So you think you can load dishes?

From 2009: The ‘right’ way to put stuff in the dishwasher is a highly fraught topic

So you think you can load dishes?

When the movie Rachel Getting Married was released in 2008, Chip Brantley, a co-founder of the recipe website cookthink.com, figured he could wait to see it on DVD. But when he heard about the dishwasher-loading contest between the father of the bride and the groom-to-be, he headed to see it in the theatre. Conflict over dishwasher loading has long fascinated Brantley, who’s based in Montague, Mass. He even wrote a blog, Dishwasher 101, on his site in 2006 after discovering some of his techniques (“I’m your basic crammer,” he says, “but I love good drainage”) were faulty according to Martha Stewart. To his shock, it became one of the most popular hits, with commenters debating utensil placement (up? down?) and issuing impassioned edicts: “Stop the prong people!” wrote one, referring to those who place glasses over prongs rather than between the rows.

Despite Martha and those owners’ manuals nobody reads, dishwasher loading remains a weirdly fraught topic, with approaches as varied and personal as fingerprints, and every bit as revealing. For some, it’s a turf war; for others, a spatial puzzle. The dishwasher scene in the movie, for instance, was inspired by a real-life showdown screenwriter Jenny Lumet witnessed in the 1970s between her father, the director Sidney Lumet, and famed choreographer Bob Fosse—two men you’d think would have better things to discuss. But they spent hours one night loading and reloading after Fosse critiqued Lumet’s bottom-rack system, contending that a reorganization would provide 10 per cent more room.

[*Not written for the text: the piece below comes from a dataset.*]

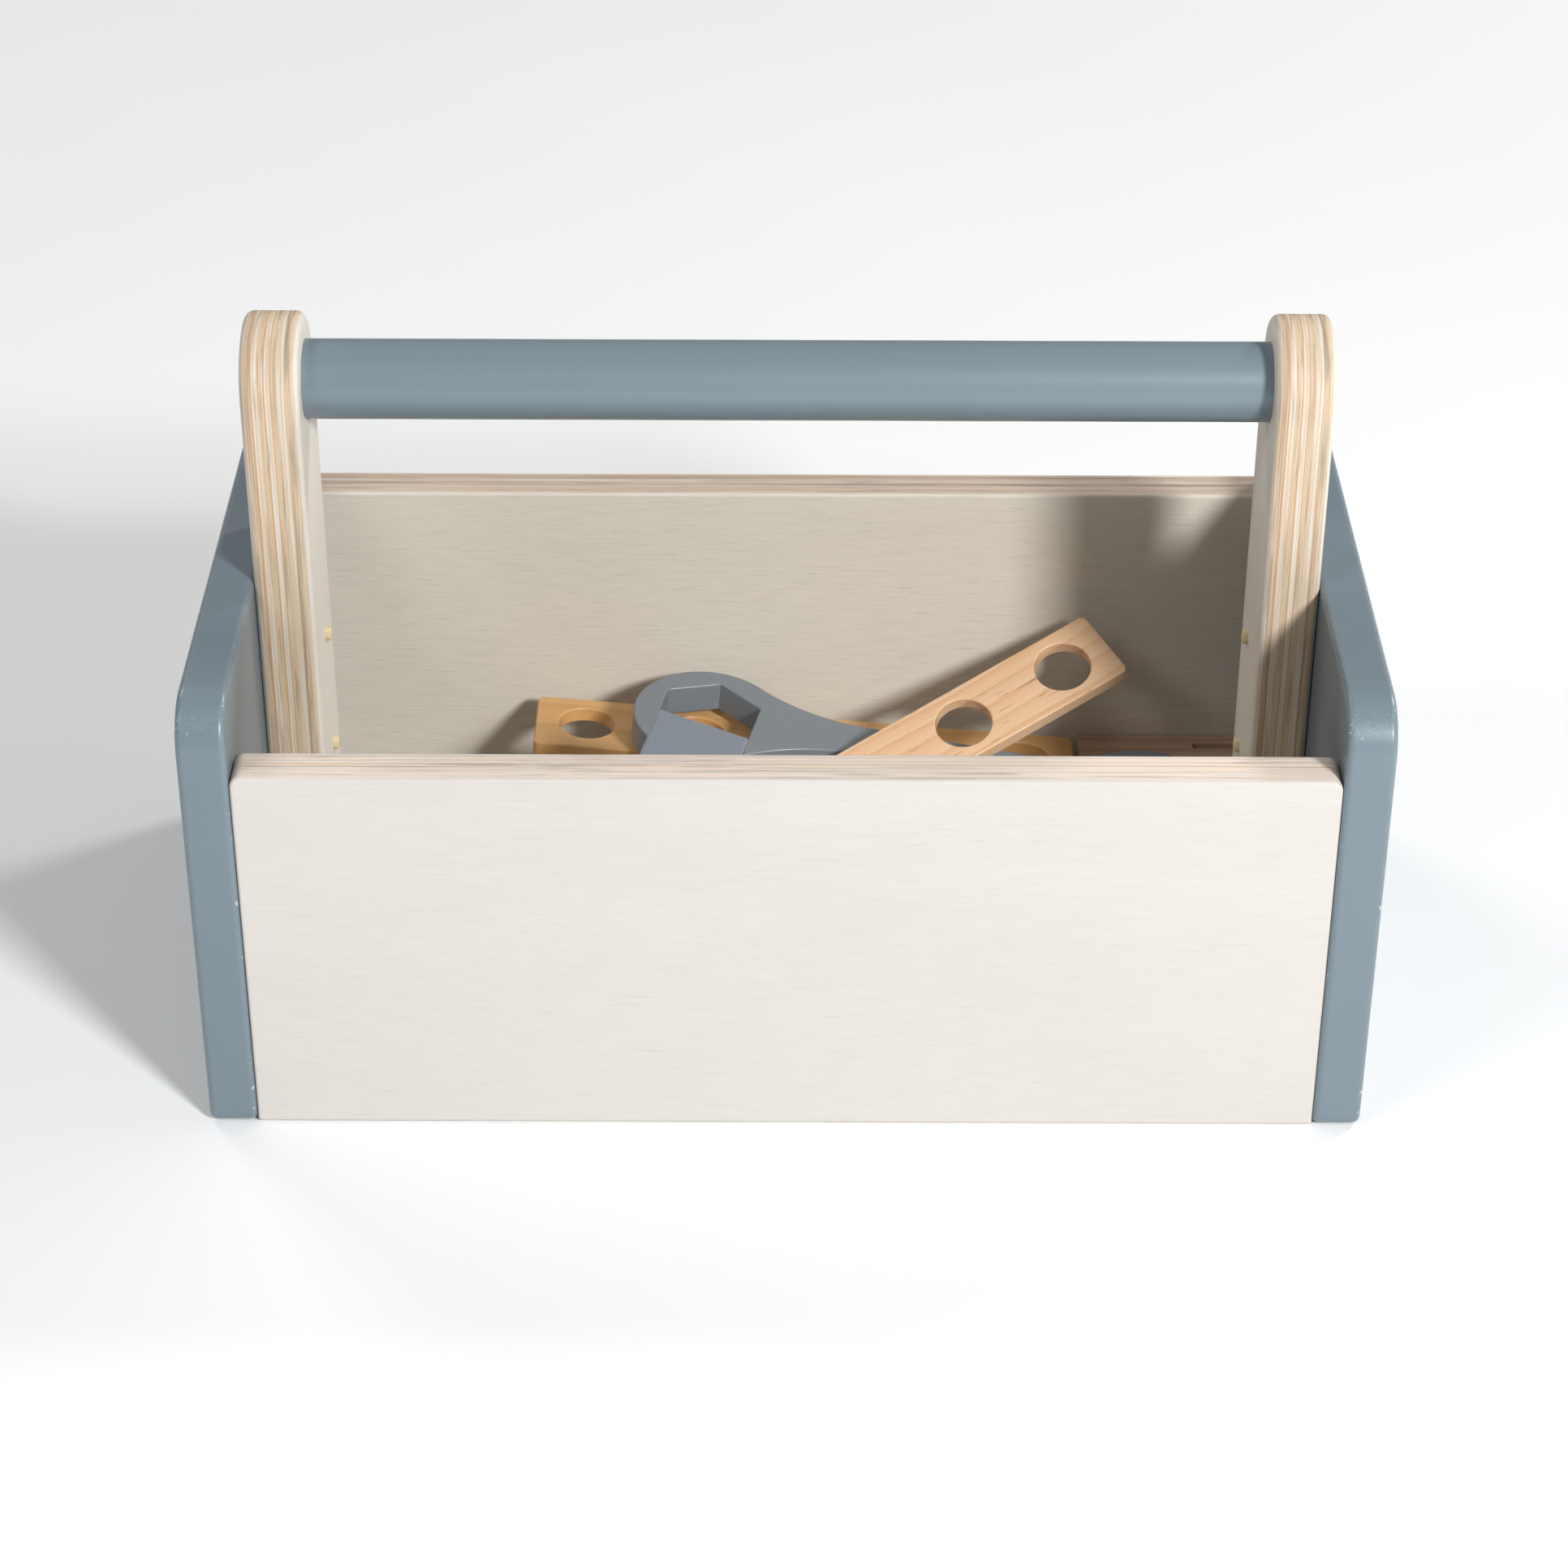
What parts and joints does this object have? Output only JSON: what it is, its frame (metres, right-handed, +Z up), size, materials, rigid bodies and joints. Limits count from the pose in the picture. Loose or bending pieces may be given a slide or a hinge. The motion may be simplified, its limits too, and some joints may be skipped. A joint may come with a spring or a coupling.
{
  "type": "toy toolbox",
  "caption": "Child's wooden toolbox: painted end boards, plywood sides, posts carrying a round rod handle, with loose wooden toy tools and holed strips inside.",
  "frame": {"origin": "centre of the footprint, on the surface the box stands on", "axes": "+X towards the right end panel, along the handle rod; +Y towards the back panel; +Z up"},
  "size_m": [0.3, 0.163, 0.1925],
  "materials": {
    "blue_paint": "satin grey-blue paint on wood",
    "light_paint": "satin lighter grey-blue paint on wood",
    "plywood": "bare sanded plywood with plies on its edges",
    "peg_wood": "bare beech dowel",
    "amber_wood": "satin varnish",
    "pine": "oiled pine",
    "beech": "bare beech"
  },
  "bodies": {
    "box": {"left_end_panel": "blue_paint", "right_end_panel": "blue_paint", "front_panel": "plywood", "back_panel": "plywood", "bottom_panel": "plywood", "left_upright": "plywood", "right_upright": "plywood", "handle_rod": "blue_paint", "left_upright_pins": "peg_wood", "right_upright_pins": "peg_wood", "front_panel_dowels": "peg_wood", "back_panel_dowels": "peg_wood", "bottom_panel_dowels": "peg_wood"},
    "bolt": {"hex_bolt": "beech"},
    "nut": {"hex_nut": "beech"},
    "long_strip": {"amber_strip": "amber_wood"},
    "ring_spanner": {"spanner": "blue_paint"},
    "short_strip": {"pine_strip": "pine"},
    "hammer": {"hammer_head": "light_paint", "hammer_handle": "pine"},
    "block": {"slotted_block": "beech"}
  },
  "joints": [
    {"name": "bolt_lift", "type": "slide", "parent": "box", "child": "bolt", "axis": [0, 0.0678, 0.9977], "range_m": [0, 0.185]},
    {"name": "nut_lift", "type": "slide", "parent": "bolt", "child": "nut", "axis": [0, 0.0678, 0.9977], "range_m": [0, 0.185]},
    {"name": "long_strip_lift", "type": "slide", "parent": "nut", "child": "long_strip", "axis": [0, 0.0678, 0.9977], "range_m": [0, 0.185]},
    {"name": "ring_spanner_lift", "type": "slide", "parent": "long_strip", "child": "ring_spanner", "axis": [0, 0.0678, 0.9977], "range_m": [0, 0.185]},
    {"name": "short_strip_lift", "type": "slide", "parent": "ring_spanner", "child": "short_strip", "axis": [0, 0.0678, 0.9977], "range_m": [0, 0.185]},
    {"name": "hammer_lift", "type": "slide", "parent": "box", "child": "hammer", "axis": [0, -0.1289, 0.9917], "range_m": [0, 0.185]},
    {"name": "block_lift", "type": "slide", "parent": "box", "child": "block", "axis": [0, 0, 1], "range_m": [0, 0.035]}
  ]
}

Cookbook author Bonnie Stern has seen her share of dishwasher frictions. “It’s a really big thing,” she says, noting that the mostly female staff at her cooking school have learned to compromise. At home, however, she quietly reorganizes her husband Ray’s handiwork. “I want all the dishes going in the same direction and I want them going forward,” she says. “And I know it’s Martha Stewart-ish, but I like all the same size dishes together.” She also always repositions the cutting board Ray puts across the dishes on the top rack perpendicularly on the bottom rack, even though it gets clean his way.

Stern, who’s been married 27 years, has established domestic détente on the topic. But David McKenzie, a marriage counsellor in Vancouver, says the subject can reveal serious “power issues.” “It’s usually to do with wanting control and oftentimes in relationships when little fights grow into huge ones, it’s about power and not sharing influence.”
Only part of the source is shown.